My husband had come this last night, and now the car was moving, but I was hardly aware of it.  While he drove, I began smiling to myself.

I must have been teaching after all. 


"DAMN THE REJECTIONS, FULL SPEED AHEAD: THE BUMPY ROAD TO GETTING PUBLISHED."    Available on Amazon--or Maralys.com 

Tuesday, June 9, 2015

HOW TO KILL YOUR CREATIVITY



HOW TO KILL YOUR CREATIVITY




I just did it again--rushed into the family room with a great new idea. Couldn’t wait to tell my husband the core message for a new story—meaning something I meant to write immediately, starting in a few minutes. Unfortunately, I got the wrong response. He said “EEEYOOOGH!” exactly the way a teenager says it when you suggest he trim his father’s ear hairs, or put on that new shirt from Aunt Helen . . . or worse, stop showing his plumber’s crack.    

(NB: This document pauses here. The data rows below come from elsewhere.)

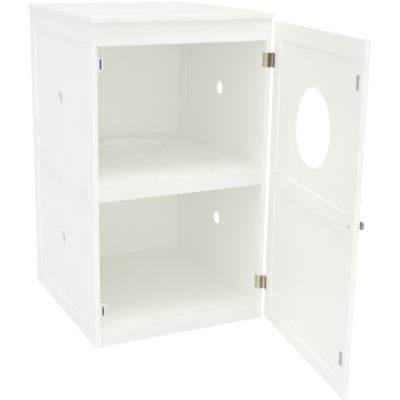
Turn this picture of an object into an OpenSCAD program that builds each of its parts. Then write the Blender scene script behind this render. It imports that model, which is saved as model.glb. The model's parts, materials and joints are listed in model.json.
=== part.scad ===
// Two-storey cat litter cabinet of painted board: a case with framed sides, a middle shelf
// with a round passage, and one framed door with a round cat entrance.
// Origin: floor level, at the centre of the top board's footprint. X is to the right,
// Y is to the back, Z is up. Millimetres.

/* [Overall] */
// Width over the top board
cabinet_w = 530; // [510:5:560]
// Depth over the top board
cabinet_d = 580; // [560:5:620]
// Height from the floor to the top surface
cabinet_h = 900; // [890:5:920]

/* [Boards] */
// Thickness of the top board
top_t = 16; // [15:1:20]
// Thickness of the frames and the front rails
board_t = 15; // [15:1:17]
// Thickness of the middle shelf and the bottom board
shelf_t = 12; // [12:1:14]
// Thickness of the panels inside the frames
panel_t = 7; // [6:1:8]
// Thickness of the back panel
back_t = 5; // [4:1:6]
// Overhang of the top board at each side
side_overhang = 3; // [1:1:6]
// Overhang of the top board in front of the sides
front_overhang = 10; // [6:1:14]
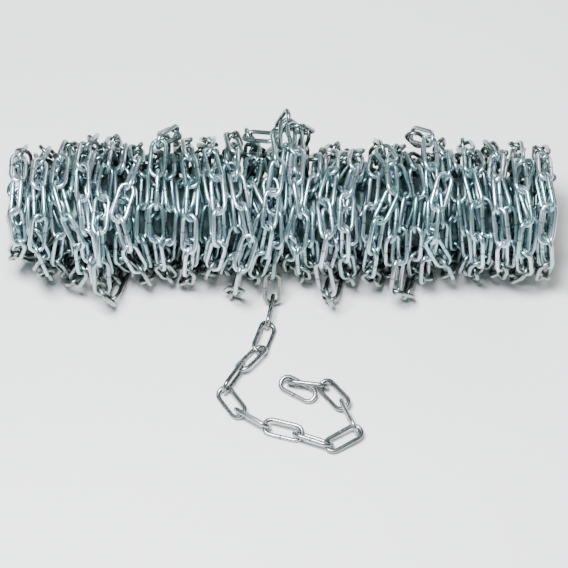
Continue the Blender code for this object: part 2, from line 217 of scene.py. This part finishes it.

I don’t know how to spell the sound, but you’ve all heard it. It’s the world’s briefest auditory conveyance of No Way, You’ve Got to be Kidding, or That’s a Rotten Idea If I’ve Ever Heard One.

My idea for the new story fizzled like a party balloon with a pin prick. The creative air seeped out, faster and faster, and I just stood there, dismayed. And finally I said it. “Well, I’ve just broken the first rule of creativity.” 

Rob simply looked at me. He doesn’t know the rule, and he wouldn’t care about it if he knew. But he’ll gladly give me his first reaction to anything he considers even slightly ludicrous.

Have you caught on to the rule? 

In case you haven’t, the rule is, Never share the first blush of a creative idea with ANYONE.  Not until you’ve got it down on paper, not until the thing is mostly written and you can’t easily unwrite it.  

If it was a dumb idea in the first place, you’ll soon know. If it wasn’t, you risk letting someone kill your baby while it’s still in the womb.

Everyone who writes knows this rule, and no one better than I. My inner voice invariably says, Don’t share this, and I should have listened, but I didn’t; instead I rushed out to expose my great new vision to toxic fumes. Not too smart. 

I finally said, “Nora Ephron’s book is called, ‘I Remember Nothing.’ Do you think that’s a good title?” And he said No. 

Well, that was some comfort, anyway. I’m sure Ephron has sold a million copies of this very funny book with the mediocre title. Except I happen to love it, bad title and all.  

I’m also willing to bet she wrote the book first and asked for opinions last. Which means, among all her other talents, Ephron knew enough not to stifle her creativity.